Monday, May 19, 2014

A brutal, brutal experience

I'm in the middle of reading The Order of the Phoenix. I find this one of the most difficult books to read that I have ever encountered.

J.K. had gotten us well-hooked by the time she wrote this, the fifth book in the series, and we have learned to care very deeply for her characters, especially Harry, Hermione and Ron.

So it's really tough to read a book where Harry in particular is so battered and abused, so isolated and alone, as this one. And J.K. pulls no punches. Not only does Harry suffer so badly in The Order of the  Phoenix, she also makes sure he is very well aware of the unfairness of it all.

In North American football, we'd call it "piling on".

First, there are the Dursleys. Not only is Harry stuck in Little Whinging, alone with the a family of the worst kind of Muggles, he is also completely isolated from a wizarding world that he knows must be changing as a result of the return of Lord Voldemort.

And yet, for some reason, no one from that wizarding world is bothering to contact Harry or keep him informed.

Then come the Dementors, the revelation that Dumbledore has arranged to have Harry watched (without telling Harry about it), Harry's expulsion from and later re-instatement to Hogwarts and finally his rescue from Privet Drive. But he's not taken to his beloved second home, The Burrow; he's taken instead to a dingy row house in London that is completely foreign and unwelcoming.

Things don't get any easier. Harry finds out he has been undermined and attacked by the Ministry and the Daily Prophet, that he has been deliberately kept in the dark on what's going on with Voldemort, that his god-father is desperate and lonely and potentially no longer trustworthy to have Harry's best interests in mind, and that his mentor is completely avoiding him.

Things will be better when I get to Hogwarts, Harry tells himself.

Not so fast, young man. At Hogwarts, he comes face to face with the fact that known Death Eaters who are actively supporting Voldemort are still at large, their kids have been put into positions of authority over him at school, and the Ministry itself has installed its own operative into the school, seemingly for the sole purpose of torturing him both physically and psychologically.

Plus school work piles up, Hagrid is nowhere to be found and Snape is even more vile toward him than usual.

Yikes and yikes.

I'm nearly three-hundred pages in and I don't think Harry has gotten a single break yet. Even his Quidditch captain is furious with him for receiving unjust detentions and missing practices and now he has to worry about his friend Ron falling to pieces as Gryffindor's new keeper.

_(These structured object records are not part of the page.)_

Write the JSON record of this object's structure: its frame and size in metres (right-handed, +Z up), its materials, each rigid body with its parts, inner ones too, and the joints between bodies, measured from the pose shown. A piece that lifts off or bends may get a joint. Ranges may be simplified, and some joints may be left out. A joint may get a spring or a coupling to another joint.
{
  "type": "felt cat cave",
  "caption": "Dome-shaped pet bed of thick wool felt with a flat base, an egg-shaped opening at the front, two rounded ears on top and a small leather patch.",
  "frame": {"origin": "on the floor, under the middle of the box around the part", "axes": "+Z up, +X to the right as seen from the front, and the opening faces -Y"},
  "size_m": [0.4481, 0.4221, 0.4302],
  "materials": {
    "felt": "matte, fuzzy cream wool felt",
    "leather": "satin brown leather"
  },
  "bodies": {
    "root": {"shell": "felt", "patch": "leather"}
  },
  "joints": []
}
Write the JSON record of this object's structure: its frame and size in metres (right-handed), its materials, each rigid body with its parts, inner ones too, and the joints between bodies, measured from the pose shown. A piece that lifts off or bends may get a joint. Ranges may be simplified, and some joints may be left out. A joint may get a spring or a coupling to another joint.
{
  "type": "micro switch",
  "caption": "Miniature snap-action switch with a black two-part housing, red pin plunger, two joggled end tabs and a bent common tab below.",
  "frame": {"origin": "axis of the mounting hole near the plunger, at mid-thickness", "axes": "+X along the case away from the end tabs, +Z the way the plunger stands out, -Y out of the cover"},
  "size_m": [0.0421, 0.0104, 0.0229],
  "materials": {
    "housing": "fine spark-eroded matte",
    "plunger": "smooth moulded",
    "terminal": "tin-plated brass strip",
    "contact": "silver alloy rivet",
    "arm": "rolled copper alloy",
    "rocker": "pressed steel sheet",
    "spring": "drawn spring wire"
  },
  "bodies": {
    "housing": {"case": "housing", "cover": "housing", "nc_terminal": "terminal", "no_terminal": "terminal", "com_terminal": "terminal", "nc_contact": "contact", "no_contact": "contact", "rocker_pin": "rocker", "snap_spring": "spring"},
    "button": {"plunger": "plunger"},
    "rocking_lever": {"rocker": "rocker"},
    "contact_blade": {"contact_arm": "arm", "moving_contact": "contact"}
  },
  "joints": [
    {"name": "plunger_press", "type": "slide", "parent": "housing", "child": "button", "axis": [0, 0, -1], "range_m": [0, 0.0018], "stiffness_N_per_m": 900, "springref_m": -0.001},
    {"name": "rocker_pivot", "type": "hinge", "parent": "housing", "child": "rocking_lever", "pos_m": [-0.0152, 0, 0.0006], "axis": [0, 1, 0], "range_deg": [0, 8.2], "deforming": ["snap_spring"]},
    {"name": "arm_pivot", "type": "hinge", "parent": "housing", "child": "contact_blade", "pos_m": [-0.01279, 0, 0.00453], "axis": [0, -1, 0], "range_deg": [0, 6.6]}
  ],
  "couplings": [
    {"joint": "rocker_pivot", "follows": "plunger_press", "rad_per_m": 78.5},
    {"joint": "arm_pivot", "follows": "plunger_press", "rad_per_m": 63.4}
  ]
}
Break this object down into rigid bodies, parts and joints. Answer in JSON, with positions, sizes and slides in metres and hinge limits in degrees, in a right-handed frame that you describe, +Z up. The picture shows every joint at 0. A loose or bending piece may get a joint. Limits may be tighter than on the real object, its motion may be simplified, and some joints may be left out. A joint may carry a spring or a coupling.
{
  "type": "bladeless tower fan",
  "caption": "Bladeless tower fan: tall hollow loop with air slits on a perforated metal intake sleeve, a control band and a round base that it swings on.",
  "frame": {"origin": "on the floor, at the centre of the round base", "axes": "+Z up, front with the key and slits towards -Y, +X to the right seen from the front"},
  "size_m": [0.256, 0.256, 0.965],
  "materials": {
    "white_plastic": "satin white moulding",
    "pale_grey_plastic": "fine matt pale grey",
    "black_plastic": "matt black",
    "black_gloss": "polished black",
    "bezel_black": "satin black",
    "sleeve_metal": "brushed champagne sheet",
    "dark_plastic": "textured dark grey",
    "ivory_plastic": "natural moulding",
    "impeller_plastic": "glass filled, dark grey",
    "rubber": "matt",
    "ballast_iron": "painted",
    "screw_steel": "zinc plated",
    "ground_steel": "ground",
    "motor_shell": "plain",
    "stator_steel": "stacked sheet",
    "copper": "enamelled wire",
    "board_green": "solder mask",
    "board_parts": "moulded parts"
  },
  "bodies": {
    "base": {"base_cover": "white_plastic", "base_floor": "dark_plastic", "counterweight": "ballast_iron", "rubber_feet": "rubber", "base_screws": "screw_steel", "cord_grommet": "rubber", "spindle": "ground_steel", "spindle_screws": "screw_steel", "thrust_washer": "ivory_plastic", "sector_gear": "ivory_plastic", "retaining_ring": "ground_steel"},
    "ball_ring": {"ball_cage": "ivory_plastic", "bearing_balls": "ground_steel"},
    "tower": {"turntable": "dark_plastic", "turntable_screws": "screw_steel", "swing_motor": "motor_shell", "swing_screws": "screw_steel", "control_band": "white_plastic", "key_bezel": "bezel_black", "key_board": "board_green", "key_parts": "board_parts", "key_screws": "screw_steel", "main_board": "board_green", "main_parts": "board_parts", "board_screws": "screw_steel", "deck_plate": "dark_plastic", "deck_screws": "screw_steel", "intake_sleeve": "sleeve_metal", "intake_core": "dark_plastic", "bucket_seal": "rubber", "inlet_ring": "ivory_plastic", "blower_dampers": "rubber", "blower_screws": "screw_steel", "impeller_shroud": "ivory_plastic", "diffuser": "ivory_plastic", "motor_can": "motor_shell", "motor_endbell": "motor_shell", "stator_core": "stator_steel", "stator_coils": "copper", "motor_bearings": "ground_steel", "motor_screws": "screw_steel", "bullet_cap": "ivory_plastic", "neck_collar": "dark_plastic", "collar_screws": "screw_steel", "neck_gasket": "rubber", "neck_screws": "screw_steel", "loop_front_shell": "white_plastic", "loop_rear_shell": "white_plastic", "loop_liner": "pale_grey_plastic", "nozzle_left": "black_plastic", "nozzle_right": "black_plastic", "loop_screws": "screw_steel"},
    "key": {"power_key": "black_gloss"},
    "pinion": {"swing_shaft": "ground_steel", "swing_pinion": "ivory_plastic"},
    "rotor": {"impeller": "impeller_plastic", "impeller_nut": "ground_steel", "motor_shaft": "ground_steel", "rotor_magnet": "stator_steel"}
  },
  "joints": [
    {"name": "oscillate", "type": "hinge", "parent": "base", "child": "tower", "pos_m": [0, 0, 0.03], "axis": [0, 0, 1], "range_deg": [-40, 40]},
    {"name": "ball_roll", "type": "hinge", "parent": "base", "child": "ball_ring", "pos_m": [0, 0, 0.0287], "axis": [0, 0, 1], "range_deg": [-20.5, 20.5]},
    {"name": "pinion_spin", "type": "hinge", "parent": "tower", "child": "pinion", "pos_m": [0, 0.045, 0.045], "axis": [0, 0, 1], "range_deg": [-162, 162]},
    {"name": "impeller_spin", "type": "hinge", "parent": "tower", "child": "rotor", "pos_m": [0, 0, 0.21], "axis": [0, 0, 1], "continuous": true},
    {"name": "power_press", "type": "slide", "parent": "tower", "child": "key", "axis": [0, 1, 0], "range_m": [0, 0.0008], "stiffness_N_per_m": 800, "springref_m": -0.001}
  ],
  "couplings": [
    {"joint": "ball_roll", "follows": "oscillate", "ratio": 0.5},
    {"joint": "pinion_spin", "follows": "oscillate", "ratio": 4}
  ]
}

It's like Rowling sat down to write this book and thought: My characters, and my readers, are now old  enough to deal with reality. In fact, they're old enough to deal with a world that is much more rotten than some people's reality.

And she doles misery out in massive proportions, especially to Harry.

It makes for a very, very difficult read. We suffer through every page with Harry and his friends. We experience the injuries and the injustices right along with him and we suffer with and for him.

It's an interesting choice by J.K., to be sure, to make us and her character suffer so. But, once the choice had been made, she certainly committed herself completely to it and wrote this book with an intensity that one rarely experiences in literature.

I find that I read The Order of the Phoenix very quickly, whenever I return to it, simply because I want to help Harry find a way out of all of this suffering as soon as possible.

It's a testament to Rowling's effectiveness as a writer, I think, and to her uncompromising dedication to making these books memorable.